------ DATA FOR THIS TASK

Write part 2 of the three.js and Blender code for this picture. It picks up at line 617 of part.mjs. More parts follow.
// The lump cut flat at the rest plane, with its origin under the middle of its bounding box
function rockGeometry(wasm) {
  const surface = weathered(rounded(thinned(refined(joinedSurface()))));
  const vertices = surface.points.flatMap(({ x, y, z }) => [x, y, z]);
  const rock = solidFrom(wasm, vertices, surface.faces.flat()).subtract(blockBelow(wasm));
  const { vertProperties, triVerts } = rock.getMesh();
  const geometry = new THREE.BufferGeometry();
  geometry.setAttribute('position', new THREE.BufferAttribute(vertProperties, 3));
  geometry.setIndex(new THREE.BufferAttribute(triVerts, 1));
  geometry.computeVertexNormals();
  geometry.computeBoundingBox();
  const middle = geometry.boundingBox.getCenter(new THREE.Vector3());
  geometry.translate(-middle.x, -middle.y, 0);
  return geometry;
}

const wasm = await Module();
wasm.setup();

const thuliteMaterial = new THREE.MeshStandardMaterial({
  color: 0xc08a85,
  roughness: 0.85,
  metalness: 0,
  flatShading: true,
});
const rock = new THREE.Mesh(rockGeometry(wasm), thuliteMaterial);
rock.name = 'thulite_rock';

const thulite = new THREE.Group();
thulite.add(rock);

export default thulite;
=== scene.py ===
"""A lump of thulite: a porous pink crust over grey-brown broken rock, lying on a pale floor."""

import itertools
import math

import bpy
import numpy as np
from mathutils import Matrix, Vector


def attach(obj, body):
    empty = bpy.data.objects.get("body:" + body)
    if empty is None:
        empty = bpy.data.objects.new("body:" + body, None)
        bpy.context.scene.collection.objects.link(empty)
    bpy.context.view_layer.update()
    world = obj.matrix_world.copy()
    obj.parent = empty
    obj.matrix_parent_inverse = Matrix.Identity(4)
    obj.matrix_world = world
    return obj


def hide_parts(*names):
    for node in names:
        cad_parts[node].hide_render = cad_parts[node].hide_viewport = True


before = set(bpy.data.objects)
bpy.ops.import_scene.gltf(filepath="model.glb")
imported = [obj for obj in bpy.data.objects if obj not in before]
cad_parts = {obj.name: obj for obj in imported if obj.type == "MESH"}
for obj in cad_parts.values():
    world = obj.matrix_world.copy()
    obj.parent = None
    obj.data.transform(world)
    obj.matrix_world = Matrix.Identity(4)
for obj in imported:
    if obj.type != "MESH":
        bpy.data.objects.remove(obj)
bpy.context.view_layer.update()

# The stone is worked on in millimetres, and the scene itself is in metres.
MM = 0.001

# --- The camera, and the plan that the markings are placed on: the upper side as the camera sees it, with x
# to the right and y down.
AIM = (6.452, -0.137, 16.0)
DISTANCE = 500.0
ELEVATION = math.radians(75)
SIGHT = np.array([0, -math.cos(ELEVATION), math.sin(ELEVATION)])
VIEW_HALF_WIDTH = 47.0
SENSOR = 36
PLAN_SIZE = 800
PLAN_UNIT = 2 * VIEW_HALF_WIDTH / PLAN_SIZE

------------
------ DATA FOR THIS TASK

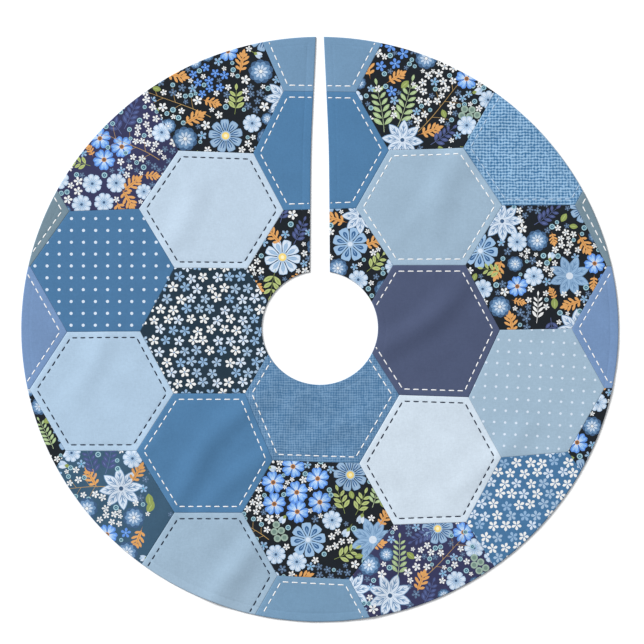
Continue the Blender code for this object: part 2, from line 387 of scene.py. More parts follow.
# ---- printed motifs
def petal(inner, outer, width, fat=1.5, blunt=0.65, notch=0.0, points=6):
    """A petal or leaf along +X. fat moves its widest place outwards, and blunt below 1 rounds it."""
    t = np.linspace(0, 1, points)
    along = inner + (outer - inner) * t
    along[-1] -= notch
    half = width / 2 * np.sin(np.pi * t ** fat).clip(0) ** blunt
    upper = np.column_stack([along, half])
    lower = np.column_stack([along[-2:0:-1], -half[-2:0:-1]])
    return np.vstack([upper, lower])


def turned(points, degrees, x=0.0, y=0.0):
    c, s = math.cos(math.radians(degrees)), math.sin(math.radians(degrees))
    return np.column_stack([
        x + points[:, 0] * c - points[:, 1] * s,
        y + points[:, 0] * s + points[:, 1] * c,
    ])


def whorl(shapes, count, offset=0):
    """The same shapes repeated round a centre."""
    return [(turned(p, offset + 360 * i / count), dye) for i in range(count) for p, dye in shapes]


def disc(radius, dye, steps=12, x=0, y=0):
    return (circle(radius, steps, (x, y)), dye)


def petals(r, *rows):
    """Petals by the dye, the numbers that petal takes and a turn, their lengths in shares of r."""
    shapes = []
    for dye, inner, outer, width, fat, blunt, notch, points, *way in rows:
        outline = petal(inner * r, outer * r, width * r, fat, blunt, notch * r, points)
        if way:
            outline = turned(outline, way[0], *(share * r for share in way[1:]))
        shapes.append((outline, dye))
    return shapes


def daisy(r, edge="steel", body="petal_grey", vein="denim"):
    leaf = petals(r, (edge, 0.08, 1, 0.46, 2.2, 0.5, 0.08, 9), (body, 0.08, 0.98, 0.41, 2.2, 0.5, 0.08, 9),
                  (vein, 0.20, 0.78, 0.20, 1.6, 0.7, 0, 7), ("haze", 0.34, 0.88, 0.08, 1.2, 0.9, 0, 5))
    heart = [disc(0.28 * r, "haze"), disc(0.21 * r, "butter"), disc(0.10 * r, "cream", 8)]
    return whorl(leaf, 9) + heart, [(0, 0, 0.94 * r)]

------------
------ DATA FOR THIS TASK

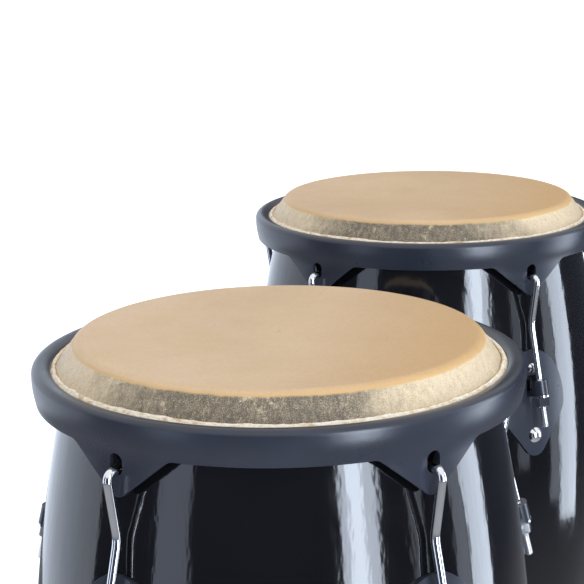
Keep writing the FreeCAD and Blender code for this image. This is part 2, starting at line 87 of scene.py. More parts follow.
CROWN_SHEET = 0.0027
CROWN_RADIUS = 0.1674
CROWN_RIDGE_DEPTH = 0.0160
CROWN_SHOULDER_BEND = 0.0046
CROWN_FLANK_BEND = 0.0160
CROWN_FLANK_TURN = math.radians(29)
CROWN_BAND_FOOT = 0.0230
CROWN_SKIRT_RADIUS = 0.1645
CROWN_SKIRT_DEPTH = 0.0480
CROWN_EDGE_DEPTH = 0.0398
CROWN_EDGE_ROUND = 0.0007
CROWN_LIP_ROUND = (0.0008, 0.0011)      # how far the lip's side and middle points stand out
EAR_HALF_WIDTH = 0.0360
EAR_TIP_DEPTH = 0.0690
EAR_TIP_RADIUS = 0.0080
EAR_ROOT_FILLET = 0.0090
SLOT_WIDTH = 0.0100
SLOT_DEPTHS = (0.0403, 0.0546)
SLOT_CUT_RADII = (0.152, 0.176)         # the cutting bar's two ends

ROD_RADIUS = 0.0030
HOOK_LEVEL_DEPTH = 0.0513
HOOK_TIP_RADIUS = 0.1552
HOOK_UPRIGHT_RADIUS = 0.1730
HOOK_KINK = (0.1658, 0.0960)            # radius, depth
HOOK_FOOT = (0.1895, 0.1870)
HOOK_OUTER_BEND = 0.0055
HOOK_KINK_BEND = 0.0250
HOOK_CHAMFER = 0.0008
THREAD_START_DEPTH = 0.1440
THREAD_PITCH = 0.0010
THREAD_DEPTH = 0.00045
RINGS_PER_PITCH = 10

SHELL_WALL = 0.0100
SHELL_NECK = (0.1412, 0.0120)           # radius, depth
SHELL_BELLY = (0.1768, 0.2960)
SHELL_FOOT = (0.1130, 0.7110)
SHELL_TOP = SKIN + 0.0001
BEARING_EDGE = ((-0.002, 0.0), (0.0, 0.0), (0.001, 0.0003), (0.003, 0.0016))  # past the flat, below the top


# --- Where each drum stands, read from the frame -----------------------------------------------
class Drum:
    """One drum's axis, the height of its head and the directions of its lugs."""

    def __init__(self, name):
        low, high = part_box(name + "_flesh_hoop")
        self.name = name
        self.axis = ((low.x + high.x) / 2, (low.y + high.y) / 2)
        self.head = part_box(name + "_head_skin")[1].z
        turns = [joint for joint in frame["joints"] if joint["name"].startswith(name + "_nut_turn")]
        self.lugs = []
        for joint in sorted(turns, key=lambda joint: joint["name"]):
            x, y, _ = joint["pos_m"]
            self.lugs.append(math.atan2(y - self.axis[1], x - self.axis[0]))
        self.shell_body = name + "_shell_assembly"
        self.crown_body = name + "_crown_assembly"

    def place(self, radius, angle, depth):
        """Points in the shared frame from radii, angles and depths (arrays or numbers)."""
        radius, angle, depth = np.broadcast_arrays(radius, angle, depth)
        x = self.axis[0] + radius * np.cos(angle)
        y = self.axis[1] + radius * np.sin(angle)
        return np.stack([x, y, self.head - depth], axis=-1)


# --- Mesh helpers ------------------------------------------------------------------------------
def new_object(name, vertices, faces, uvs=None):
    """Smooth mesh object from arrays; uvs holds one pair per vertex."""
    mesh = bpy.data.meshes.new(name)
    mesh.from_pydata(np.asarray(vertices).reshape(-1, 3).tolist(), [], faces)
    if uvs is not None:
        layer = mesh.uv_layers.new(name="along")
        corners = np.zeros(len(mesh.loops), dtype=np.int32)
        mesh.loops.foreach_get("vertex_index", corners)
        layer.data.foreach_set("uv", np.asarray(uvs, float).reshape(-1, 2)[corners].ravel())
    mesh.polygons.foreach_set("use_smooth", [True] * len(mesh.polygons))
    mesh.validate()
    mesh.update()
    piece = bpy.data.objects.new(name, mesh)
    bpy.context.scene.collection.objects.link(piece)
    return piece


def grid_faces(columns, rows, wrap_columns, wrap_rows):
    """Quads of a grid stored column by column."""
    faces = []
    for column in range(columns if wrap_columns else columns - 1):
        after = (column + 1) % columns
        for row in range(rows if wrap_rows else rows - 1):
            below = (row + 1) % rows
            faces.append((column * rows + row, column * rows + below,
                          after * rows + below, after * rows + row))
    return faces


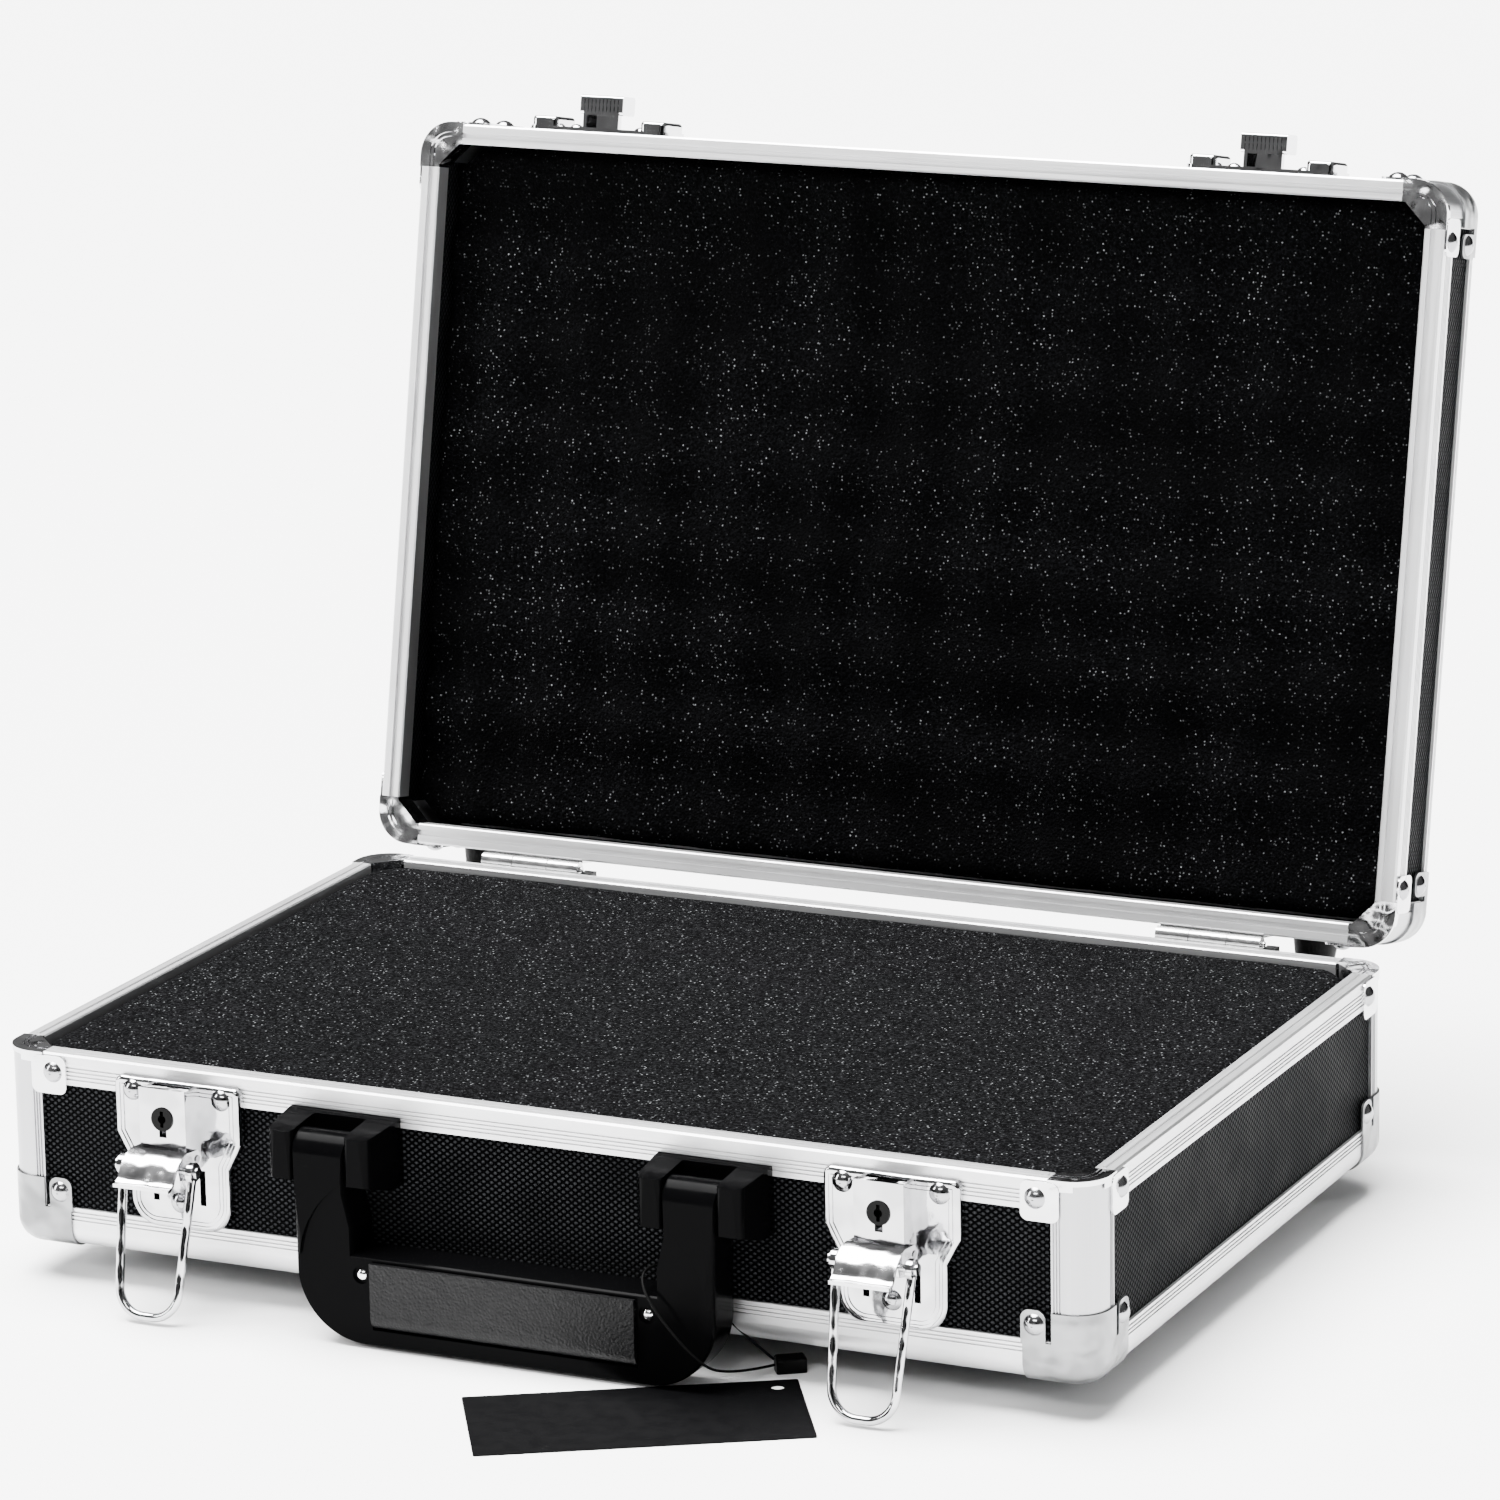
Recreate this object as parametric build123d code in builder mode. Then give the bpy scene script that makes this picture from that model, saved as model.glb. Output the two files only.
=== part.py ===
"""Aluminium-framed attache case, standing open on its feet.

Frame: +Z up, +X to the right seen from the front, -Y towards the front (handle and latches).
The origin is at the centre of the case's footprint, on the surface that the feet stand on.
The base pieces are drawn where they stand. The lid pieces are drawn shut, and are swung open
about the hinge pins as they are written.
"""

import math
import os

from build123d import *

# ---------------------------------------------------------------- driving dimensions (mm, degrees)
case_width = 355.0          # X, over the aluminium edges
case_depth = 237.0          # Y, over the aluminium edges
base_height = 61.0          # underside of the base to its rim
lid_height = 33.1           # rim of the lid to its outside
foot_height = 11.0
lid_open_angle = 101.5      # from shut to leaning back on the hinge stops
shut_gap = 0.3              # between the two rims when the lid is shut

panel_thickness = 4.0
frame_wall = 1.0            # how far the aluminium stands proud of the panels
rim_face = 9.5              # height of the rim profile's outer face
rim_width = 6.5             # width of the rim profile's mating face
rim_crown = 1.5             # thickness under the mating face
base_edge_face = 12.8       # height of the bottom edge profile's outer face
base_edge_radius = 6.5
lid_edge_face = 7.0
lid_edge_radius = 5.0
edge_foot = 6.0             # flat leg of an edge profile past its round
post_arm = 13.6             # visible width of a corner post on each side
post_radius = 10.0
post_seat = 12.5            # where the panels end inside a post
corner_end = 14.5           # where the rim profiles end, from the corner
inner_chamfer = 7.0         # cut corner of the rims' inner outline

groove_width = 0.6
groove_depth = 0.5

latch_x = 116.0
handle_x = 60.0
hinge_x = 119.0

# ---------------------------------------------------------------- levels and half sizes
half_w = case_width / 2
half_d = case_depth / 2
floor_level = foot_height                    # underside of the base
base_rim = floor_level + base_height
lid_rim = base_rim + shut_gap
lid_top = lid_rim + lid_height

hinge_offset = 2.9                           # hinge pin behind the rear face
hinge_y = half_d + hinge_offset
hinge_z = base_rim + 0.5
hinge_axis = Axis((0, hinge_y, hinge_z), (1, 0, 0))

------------

WRITTEN REQUEST - Copy exactly the lines from the line with "Continue the Blender" up to and including the line with "return whorl(leaf, 9)", and no other lines.

ANSWER TO THE EXERCISE -
Continue the Blender code for this object: part 2, from line 387 of scene.py. More parts follow.
# ---- printed motifs
def petal(inner, outer, width, fat=1.5, blunt=0.65, notch=0.0, points=6):
    """A petal or leaf along +X. fat moves its widest place outwards, and blunt below 1 rounds it."""
    t = np.linspace(0, 1, points)
    along = inner + (outer - inner) * t
    along[-1] -= notch
    half = width / 2 * np.sin(np.pi * t ** fat).clip(0) ** blunt
    upper = np.column_stack([along, half])
    lower = np.column_stack([along[-2:0:-1], -half[-2:0:-1]])
    return np.vstack([upper, lower])


def turned(points, degrees, x=0.0, y=0.0):
    c, s = math.cos(math.radians(degrees)), math.sin(math.radians(degrees))
    return np.column_stack([
        x + points[:, 0] * c - points[:, 1] * s,
        y + points[:, 0] * s + points[:, 1] * c,
    ])


def whorl(shapes, count, offset=0):
    """The same shapes repeated round a centre."""
    return [(turned(p, offset + 360 * i / count), dye) for i in range(count) for p, dye in shapes]


def disc(radius, dye, steps=12, x=0, y=0):
    return (circle(radius, steps, (x, y)), dye)


def petals(r, *rows):
    """Petals by the dye, the numbers that petal takes and a turn, their lengths in shares of r."""
    shapes = []
    for dye, inner, outer, width, fat, blunt, notch, points, *way in rows:
        outline = petal(inner * r, outer * r, width * r, fat, blunt, notch * r, points)
        if way:
            outline = turned(outline, way[0], *(share * r for share in way[1:]))
        shapes.append((outline, dye))
    return shapes


def daisy(r, edge="steel", body="petal_grey", vein="denim"):
    leaf = petals(r, (edge, 0.08, 1, 0.46, 2.2, 0.5, 0.08, 9), (body, 0.08, 0.98, 0.41, 2.2, 0.5, 0.08, 9),
                  (vein, 0.20, 0.78, 0.20, 1.6, 0.7, 0, 7), ("haze", 0.34, 0.88, 0.08, 1.2, 0.9, 0, 5))
    heart = [disc(0.28 * r, "haze"), disc(0.21 * r, "butter"), disc(0.10 * r, "cream", 8)]
    return whorl(leaf, 9) + heart, [(0, 0, 0.94 * r)]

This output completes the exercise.